I'm packaging a program that uses libwebm for Debian and I'm wondering
whether it makes sense to distribute libwebm as a shared library in its
own package. Do you plan to keep the API backwards-compatible? Or is
every software using libwebm intended to ship its own libwebm copy?
Kind regards,
Tobias Hansen
We attempt to keep the library backwards-compatible as much as
possible. It is of course intended as a general-purpose webm parser
library, but it also optimized around the particular needs of the webm
components (among other things, incremental parsing of HTTP byte
streams), so we occasionally must change things a bit as we discover
new needs. (For example, this morning a user reported a problem when
attempting to a parse a webm file that had been truncated.)
What we often do here is create a third_party folder in the
application (whatever that application might be), so the application
can link to a specific version of the library. (For example, we
released 1.0.0.20 yesterday. An app can get the version value by
calling mkvparser::GetVersion.) This isolates the app somewhat from
library changes, compared to linking directly to whatever happens to
be in HEAD at the moment the app is built. When it suits the
application writer, he can update his copy of libwebm and make
adjustments as necessary. New libwebm releases are often just pure
bug-fixes, in which case there would be nothing he would need to do
except update his copy.
The git repository is always tagged ("git tag -a ...") when we make a
new release, so you can always refer to it that way too.
-Matt
Did you have to change the libraries interface because of that?

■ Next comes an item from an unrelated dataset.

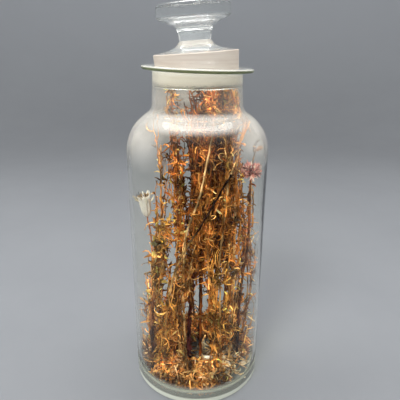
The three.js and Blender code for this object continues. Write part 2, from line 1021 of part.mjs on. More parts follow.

(Otherwise it would of course have nothing to do with
backwards-compatibility.)
> What we often do here is create a third_party folder in the
> application (whatever that application might be), so the application
> can link to a specific version of the library. (For example, we
> released 1.0.0.20 yesterday. An app can get the version value by
> calling mkvparser::GetVersion.) This isolates the app somewhat from
> library changes, compared to linking directly to whatever happens to
> be in HEAD at the moment the app is built. When it suits the
> application writer, he can update his copy of libwebm and make
> adjustments as necessary. New libwebm releases are often just pure
> bug-fixes, in which case there would be nothing he would need to do
> except update his copy.
>
Ok, but Debian and other Linux distributions try to avoid code
duplication, unless the code is intended to be used in this way (for
example because the developer doesn't want to worry about
backwards-compatibility). [1]
I'm not sure yet, do you endorse usage as a shared labrary? If you do,
would you add an option to build libwebm as a shared labrary to the
makefiles? Then I would create a Debian package of the library.
[1] http://www.debian.org/doc/debian-policy/ch-source.html#s-embeddedfiles
Kind regards,
Tobias Hansen
Not necessarily. For example, the change I just made changes only the
semantics of the API (in a favorable way), not the syntax of any
calls.
> I'm not sure yet, do you endorse usage as a shared labrary? If you do, would
> you add an option to build libwebm as a shared labrary to the makefiles?
> Then I would create a Debian package of the library.
I have no opinion one way or the other, but if you think libwebm would
be useful as a shared library, then let's just make it so.
You can either make the change yourself and I'll approve it (we use
Gerrit for this purpose), or you can send me a patch file of the
changes and I'll merge it in myself.
Instructions here for uploading changes to the repository:
http://www.webmproject.org/code/contribute/submitting-patches/
More general info here:
http://www.webmproject.org/code/
Gerrit info here:
http://review.webmproject.org/Documentation/user-upload.html
-Matt
In this case I'll first see if the Debian people consider it necessary
and get back to you in case they do. Thanks for now.